We went our separate ways for the next 12 years. I moved back to Texas. He moved to California. We saw each other at friends’ weddings. Sometimes we talked; other times we didn’t. Once or twice we kissed. I got involved with someone else. He got married. I got uninvolved. He got unmarried.

He called me one night in 1995. He asked if I ever thought about us getting together again. I said yes, and we did. We wrote lots of email. We ran up huge phone bills. A year later, I moved to California. We were in love. We got married May 23, 1998.

A year later, we moved to Seattle. We bought a house. In 2001, he walked a marathon as a fundraiser for the Leukemia and Lymphoma Society. He did it to celebrate having survived 20 years since his cancer diagnosis. We started the paperwork to adopt a child. Life was good.

In January of 2002, he was diagnosed with congestive heart failure. It’s a long-term side effect of some chemotherapy and radiation. He started taking lots of drugs every day to ease the load on his heart. We put the whole adoption plan on hold. The drugs worked well for him. Last year, he was stable and feeling good. We were all set to start up the adoption machinery again.

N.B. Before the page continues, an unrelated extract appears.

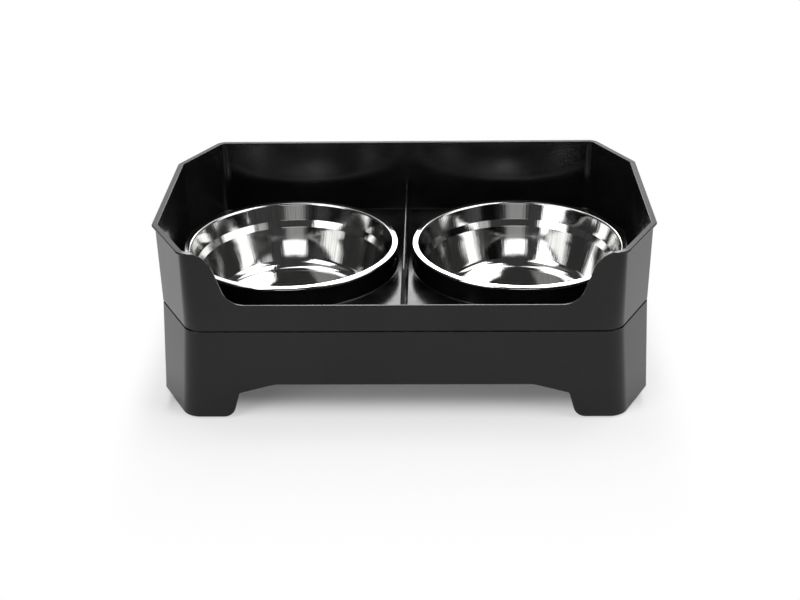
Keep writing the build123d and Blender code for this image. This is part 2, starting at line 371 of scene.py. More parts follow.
def makeSpunGroup():
    # spun sheet round its own axis: fine rings, streaks drawn up the wall, and smudges. Rings are
    # noise over radius and height, streaks are noise over the angle and fade out in the middle
    e = effects
    group, given, result = newGroup(
        "spunSheet", {"Vector": None, "Ring Scale": 1800.0, "Ring Depth": 1e-6, "Streak Scale": 26.0,
                      "Streak Depth": 1e-5, "Smudge Scale": 30.0}, ["Height", "Smudges", "Streaks"])

    def vector(operation, *values):
        node = addNode(group, "VectorMath", dict(enumerate(values)), operation=operation)
        return node.outputs["Value" if operation == "LENGTH" else "Vector"]

    place = addNode(group, "SeparateXYZ", {0: given["Vector"]}).outputs
    flat = addNode(group, "CombineXYZ", {"X": place["X"], "Y": place["Y"]}).outputs[0]
    radius = vector("LENGTH", flat)
    ringAt = addNode(group, "CombineXYZ", {"X": radius, "Y": place["Z"]}).outputs[0]
    rings = noise(group, ringAt, given["Ring Scale"], 1.0)
    streakAt = vector("MULTIPLY", vector("NORMALIZE", flat), given["Streak Scale"])
    along = calculate(group, "MULTIPLY", calculate(group, "ADD", radius, place["Z"]), e["streakRise"])
    lift = addNode(group, "CombineXYZ", {"Z": along}).outputs[0]
    streaks = noise(group, vector("ADD", streakAt, lift), *e["streakNoise"])
    streaks = calculate(group, "MULTIPLY", streaks, ramp(group, radius, *e["streakMiddle"]))
    lines = ramp(group, streaks, *e["streakLines"])
    streaks = calculate(group, "MULTIPLY", streaks, given["Streak Depth"])
    height = calculate(group, "MULTIPLY_ADD", rings, given["Ring Depth"], streaks)
    smudges = noise(group, given["Vector"], given["Smudge Scale"], *e["smudgeNoise"])
    group.links.new(height, result["Height"])
    group.links.new(ramp(group, smudges, *e["smudges"]), result["Smudges"])
    group.links.new(lines, result["Streaks"])
    return group


skinGroup, wearGroup = makeSkinGroup(), makeWearGroup()
dustGroup, spunGroup = makeDustGroup(), makeSpunGroup()


def newMaterial(name, **sockets):
    material = bpy.data.materials.new(name)
    material.use_nodes = True
    shader = material.node_tree.nodes["Principled BSDF"]
    for key, value in sockets.items():
        shader.inputs[key].default_value = value
    return material, material.node_tree, shader


def placeGroup(tree, group, inputs):
    return addNode(tree, "Group", inputs, node_tree=group).outputs


def mixColors(tree, mask, first, second):
    # the first colour where the mask is 0, and the second where it is 1
    first, second = [color if isinstance(color, bpy.types.NodeSocket) else (*color, 1)
                     for color in (first, second)]
    return addNode(tree, "Mix", {0: mask, 6: first, 7: second}, data_type="RGBA").outputs[2]


dustColor = (0.28, 0.27, 0.25)


def feedShader(tree, shader, where, look, color, rough, height):
    # how every finish ends: dust over its colour and roughness, and its height as a bump
    dusty = placeGroup(tree, dustGroup, {
        "Vector": where, "Cloud Scale": look["cloudScale"], "Amount": look["dust"]})["Mask"]
    color = mixColors(tree, dusty, color, dustColor)
    rough = calculate(tree, "MULTIPLY_ADD", dusty, look["dustRoughness"], rough)
    inputs = {"Height": height, "Strength": 1.0, "Distance": look["depth"]}
    normal = addNode(tree, "Bump", inputs).outputs["Normal"]
    for socket, value in (("Base Color", color), ("Roughness", rough), ("Normal", normal)):
        tree.links.new(value, shader.inputs[socket])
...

In January of this year, he was diagnosed with cancer. Again. Oral squamous cell carcinoma at the base of the tongue, to be exact. He does not drink or smoke. Maybe the radiation caused it. Maybe he’s just unlucky. Six months ago today, he had surgery. Twelve hours of surgery. They removed the tumor and adjacent lymph nodes, reconstructed his tongue with tissue from his arm, put a skin graft over the hole in his arm. He got a tracheotomy and a feeding tube. When the swelling went down enough, they removed the trach. He is still learning how to swallow again, and still gets most of his food through the tube. We don’t know how long it will be until he can eat normally, and get the tube out.

The surgeons believe that they got all of the cancer. There were clear margins around the tumor. The lymph nodes were negative for cancerous cells. His most recent CT scan, from the end of June, was clear. He’ll have another one in December, and then one each year for the next four years.

We’re now recuperating from this, and trying to imagine where we go from here. We love each other. We want to have a family. And right now, every day is a struggle.